Do you belong to the new Jerusalem? Before you answer that, let me remind you of what Revelation 21:27 says about the city: “But nothing unclean will ever enter it, nor anyone who does what is detestable or false, but only those who are written in the Lamb’s book of life.” There is no sin in the Jerusalem above. It is a perfect city. Are you a perfect person? I didn’t think so. And if that’s the case, what would happen to the heavenly city if you, just as you are, were allowed to enter it? It would no longer be perfect. Your sin, your selfishness, your corruption, would begin the process of turning Heaven into Hell. That’s the bad news. But the good news is this: You are surrounded by a multitude of sinful people who, nevertheless, have been forgiven of their sins, have been declared righteous before God, and have been destined for eternal life in city of Zion. How has this happened? It has happened because God, in his love, sent his Son Jesus Christ to live a life free from sin, and yet to die the death of a sinner under the wrath of God. He did not die for his own sins, for he had none, but he died in the place of all who would believe in him. Having died to pay for our sins, he was raised from the dead on the third day and exalted to the right hand of the Father, so that all who come to him in faith may join him on the day of resurrection, when we will be free from sin forever and fit to enter the new Jerusalem. Christ invites you to come to him to receive this inheritance as well. Call out to him in faith for the forgiveness of your sins, and declare your identification with Christ through baptism. And when you do, we will celebrate together and say, “This one was born in Zion!”
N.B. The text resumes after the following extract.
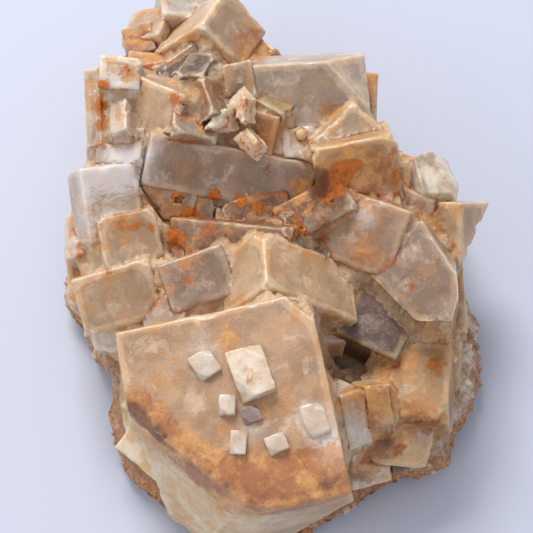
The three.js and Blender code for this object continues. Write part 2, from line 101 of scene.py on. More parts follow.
# Each cube's centre and edge lengths in millimetres, its lean, roll and turn in degrees, its
# shade, how much rust its joints hold, how frosted and clear it is, and its broken planes: an
# outward normal and a point on the plane, along the cube's own axes. Most rows were first
# fitted by another program to chosen corners and rounded; some were then changed.
CUBES = {
    "front_cube": ((-4.5, -30, 20.5), (33.5, 35, 30), (6, -7, 11), "rose", 0.35, 0.2, [
        ((-0.74, -0.62, 0.26), (-10, -4.3, 15)),
        ((-0.36, -0.92, 0.12), (2, -16.6, 15)),
        ((0.77, -0.43, -0.47), (16.7, -17.5, 8)),
    ]),
    "long_brick": ((-7.57, 20.27, 24.32), (31, 9.8, 14.5), (38, 18, -16), "taupe", 0.2, 0.35, []),
    "brick_foot": ((-18.61, 15.82, 23.21), (10.1, 7.5, 13.1), (38, 18, -16), "taupe", 0.45, 0.3, [
        ((-0.72, -0.69, 0), (-5, 1.2, 0)),
    ]),
    "brick_step": ((-12.07, 15.12, 21.28), (4, 8.1, 12.9), (38, 18, -16), "taupe", 0.5, 0.3, []),
    "brick_terrace": ((-8.08, 14.79, 19.14), (12.8, 7.5, 11.2), (38, 18, -16), "brown", 0.9, 0.2, []),
    "back_slab": ((8.09, 32.7, 28.91), (21, 14.4, 13.5), (40, -1, 4), "pale", 0.25, 0.3, [
        ((0.6, 0.5, 0.62), (7.2, 2.1, 6.75)),
    ]),
    "slab_shoulder": ((-4, 32.5, 33.5), (5.5, 7, 8), (21, -17, 10), "grey", 0.3, 0.3, []),
    "rusty_cube": ((16.1, 18.1, 28.2), (15, 12.5, 11), (45.3, -8.5, 15.3), "honey", 1, 0.3, []),
    "grey_pyramid": ((15.8, 21.7, 29.2), (11, 11, 8), (13.3, -13.8, 45.9), "sand", 0.1, 0.4, []),
    "pointed_crystal": ((33.5, 9.5, 19), (11.5, 12, 11.5), (-47, -43, -53), "cream", 0.7, 0.3, [
        ((0, 0.72, -0.69), (0, 0, 0)),
    ]),
    "right_cube": ((28.7, -4.6, 22.1), (19.5, 15, 12), (27, -5, -61), "grey", 0.3, 0.5, [
        ((0.45, 0.84, -0.32), (4.8, 6.4, 6)),
        ((0.69, 0.62, -0.39), (8.2, 3.8, 6)),
        ((0.78, -0.58, -0.23), (7.8, -0.2, 6)),
        ((0.2, -0.98, 0.1), (1.2, -4, 6)),
    ]),
    "smoky_cube": ((20, -8.3, 16.2), (13, 12, 9.6), (2.5, 0.6, -27.6), "smoky", 0.1, 0.05, []),
    "cream_wedge": ((4, -4.8, 24), (21.5, 12, 12), (-7, 41, 4), "cream", 0.6, 0.3, []),
    "plum_cube": ((5, 4.5, 23), (10, 8.5, 9), (-6, 32, 1), "smoky", 0.4, 0.3, []),
    "right_inner": ((18.6, 7.9, 21.9), (15.5, 13, 13), (30, -6, -22), "beige", 0.9, 0.2, []),
    "grey_cube": ((-11.7, -3.5, 23.1), (12, 9.5, 11), (8, -8, 19), "grey", 0.5, 0.3, []),
    "amber_block": ((-4.7, 4.6, 21), (23, 12, 13), (36, -18, -3), "umber", 0.8, 0.2, []),
    "left_slab": ((-26.5, -4, 20.3), (14.5, 10.5, 12), (28, -8, 18), "cream", 0.4, 0.3, []),
    "beige_cube": ((-25.7, 4.9, 23.6), (11, 10, 11), (24, 12, 14), "cream", 0.6, 0.3, []),
    "plum_chip": ((-17, 4.5, 20.5), (5, 7, 7), (10, -9, 7), "plum", 0.4, 0.3, []),
    "frosted_cube": ((-29.1, 11.4, 26.4), (10.5, 13.5, 12), (28, 14, 9), "pale", 0.4, 1, []),
    "left_glassy": ((-30.5, 15, 23.5), (5.5, 7.5, 8), (-3, -36, 4), "glassy", 0.4, 0.8, []),
    "left_grey": ((-31.5, 8, 17.5), (7.5, 10.5, 10), (-9, -30, 5), "glassy", 0.5, 0.7, []),
    "brown_cube": ((-20.6, 27.7, 29.8), (14.5, 14, 12), (38, -8, -24), "cream", 0.6, 0.2, []),
    "glassy_top": ((-26.5, 32.5, 35), (7.5, 6, 8.5), (13, 4, -4), "white", 0.4, 0.9, []),
    "left_prism": ((-30.5, 28, 30), (3, 15, 9), (10, -14, 4), "glassy", 0.5, 0.6, []),
    "upper_low": ((-25.5, 20, 29), (8.5, 7, 10), (7, -10, -6), "grey", 0.7, 0.3, []),
    "white_corner": ((-25, 24, 33.5), (3.5, 8, 7), (-8, -27, 3), "glassy", 0.5, 0.8, []),
    "peak": ((-12.5, 47, 23.5), (19.5, 13, 11.5), (-18, -51, -23), "cream", 0.8, 0.2, []),
    "peak_lump": ((-23.5, 48.5, 21.5), (6, 6, 9), (7, -17, 13), "grey", 0.7, 0.3, []),
    "peak_foot": ((-19.5, 36, 22.5), (12, 8, 12), (5, 15, 4), "beige", 0.8, 0.2, []),
    "small_pyramid": ((-10.5, 27, 34.5), (6, 8.5, 7), (-3, 39, 16), "umber", 0.5, 0.4, []),
    "pyramid_side": ((-12, 33.5, 34), (5.5, 6.5, 7), (62, -52, 34), "smoky", 0.5, 0.3, []),
    "grey_chip": ((-14, 22.5, 32.5), (8.5, 6.5, 8), (-8, 20, 1), "grey", 0.8, 0.3, []),
    "olive_wedge": ((1, 29, 32.5), (8, 4, 7), (68, 12, -41), "olive", 0.6, 0.6, []),
    "sparkling_block": ((6.5, 23.5, 26.5), (8.5, 5.5, 9), (19, 6, 7), "white", 0.5, 0.5, []),
    "pocket_block": ((4, 25, 17.5), (13, 12.5, 12), (4, 22, 1), "amber", 1.2, 0.1, []),
    "pink_chip": ((22, 11, 26), (4.5, 6, 6), (0, -4, 6), "cream", 0.6, 0.3, []),
    "ridge_back": ((21.5, 20, 26.5), (3.5, 5.5, 8), (7, 16, 9), "white", 0.6, 0.2, []),
    "ridge_front": ((24, 18, 24), (3.5, 5.5, 8), (21, 6, 6), "cream", 0.9, 0.2, []),
    "hollow_chip": ((12, -11.5, 15.5), (4, 2.5, 6), (-9, 6, 5), "white", 0.2, 0.3, []),
    "corner_top": ((27.5, -19.4, 13.1), (12, 14, 12), (6, -10, -5), "honey", 1.1, 0.3, []),
    "corner_finger": ((13.5, -26, 18.5), (4.5, 10, 10), (39, 16, 14), "white", 0.5, 0.3, []),
    "corner_amber": ((18.5, -24, 18), (5, 7.5, 9), (28, 15, 4), "honey", 0.9, 0.2, []),
    "corner_cream": ((22.4, -26.2, 10.2), (12.5, 11.5, 12), (24, 14, -8), "cream", 0.8, 0.2, []),
    "corner_low": ((16.5, -30.5, 10), (8, 8.5, 10), (45, 24, 3), "white", 0.6, 0.3, []),
    "corner_grey": ((22.5, -27.5, 9.5), (4.5, 9.5, 9), (43, 22, 4), "amber", 0.9, 0.2, []),
    "left_foot": ((-32, 2, 12.5), (7, 12, 12), (5, -14, 7), "beige", 0.6, 0.5, []),
    "left_edge": ((-26, -3.5, 13.5), (7.5, 11.5, 14), (50, -35, 10), "white", 0.6, 0.5, []),
    "beige_foot": ((-24.5, 1.5, 15), (10, 7, 12), (9, 4, 10), "beige", 0.9, 0.2, []),
    "right_foot": ((33.5, -2, 11.5), (6.5, 13.5, 10), (6, -4, 2), "cream", 0.9, 0.2, []),
    "peak_back": ((-14, 55, 18), (16, 12, 13), (-24, 14, 8), "white", 0.5, 0.2, []),
    "peak_shoulder": ((-21.5, 50.5, 20.5), (9, 9, 10), (-12, -28, -16), "pale", 0.6, 0.2, []),
    "flank_front_left": ((-15.5, -31.5, 7.5), (22, 9, 6), (32, 5, -42), "rose", 0.4, 0.2, []),
    "flank_right": ((30.5, 13, 11), (8, 10, 9), (12, 18, 20), "beige", 0.8, 0.3, []),
    "flank_corner": ((27, 22, 11), (11, 10, 9), (-10, 20, -20), "honey", 0.7, 0.3, []),
    "flank_back_right": ((12, 36, 12), (12, 11, 11), (-15, 20, 30), "beige", 0.6, 0.3, []),
    "flank_back": ((5, 43, 11), (12, 10, 12), (-20, -10, -15), "beige", 0.6, 0.3, []),
    "flank_left_back": ((-25, 41, 16), (10, 11, 12), (-15, -25, 15), "beige", 0.6, 0.4, []),
    "flank_left": ((-27, 26, 14), (9, 12, 10), (8, -16, -12), "glassy", 0.6, 0.4, []),
    # The 14 blocks from here to slab_foot fill gaps. A random search in another program placed
    # them, and its numbers were rounded: they were not chosen by hand.
    "back_bench": ((-0.5, 46.5, 19), (6, 6, 10), (21, -8, -31), "cream", 0.8, 0.2, []),
    "crevice_floor": ((-3.5, 24, 28.5), (11, 11, 9), (33, 2, -15), "amber", 0.8, 0.2, []),
    "right_bench": ((18, 26.5, 18.5), (6.5, 10, 9.5), (15, 10, 23), "beige", 0.8, 0.2, []),
    "inner_bench": ((10, 10.5, 23.5), (14, 7.5, 11), (4, -19, 25), "umber", 0.8, 0.2, []),
    "brick_bench": ((-21, 10, 20), (9, 9, 10), (4, -2, -30), "honey", 0.8, 0.2, []),
    "front_bench": ((-15.5, -7, 20.5), (8.5, 9.5, 12), (15, -22, -9), "glassy", 0.8, 0.2, []),
    "right_bench_chip": ((16.5, 26.5, 21), (6.5, 8, 10.5), (25, 15, 19), "amber", 0.8, 0.2, []),
    "clear_bench": ((25, 13.5, 21), (10, 8.5, 11.5), (34, 15, -28), "white", 0.5, 0.2, []),
    "left_bench": ((-22, 37.5, 24.5), (9.5, 6.5, 9.5), (16, 19, 20), "brown", 0.6, 0.2, []),
    "slab_bench": ((-4.5, 42.5, 22), (9, 8, 9.5), (2, 16, 20), "beige", 0.8, 0.2, []),
    "middle_bench": ((-2, 11, 21), (12.5, 7, 11), (13, 2, 21), "umber", 0.8, 0.2, []),
    "peak_bench": ((-15, 38.5, 25.5), (10, 7, 11), (6, -4, 39), "smoky", 0.4, 0.2, []),
    "slab_chip": ((-4.5, 35, 25.5), (7.5, 7, 10.5), (2, 24, 40), "amber", 0.8, 0.2, []),
    "slab_foot": ((5.5, 41, 19.5), (7.5, 8, 8.5), (1, -5, -12), "beige", 0.8, 0.2, []),
    "core_middle": ((0, 8, 12), (60, 28, 16), (4, -3, 5), "amber", 1, 0.1, []),
    "core_back": ((-4, 30, 14), (48, 28, 20), (5, 4, -4), "amber", 1, 0.1, []),
}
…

If you are a believer in good standing with a local church, we invite you to come to the Lord’s table now to remember the death of Christ that has made you a citizen of Zion. But we also come to look forward to the day when this meal will pass away, because the reality to which it points will come to pass, and we will eat with Jesus in the new Jerusalem, the place where our self-sufficient, transcendent, majestic God will be God with us and for us forever. Children of Zion, can you taste that day even now?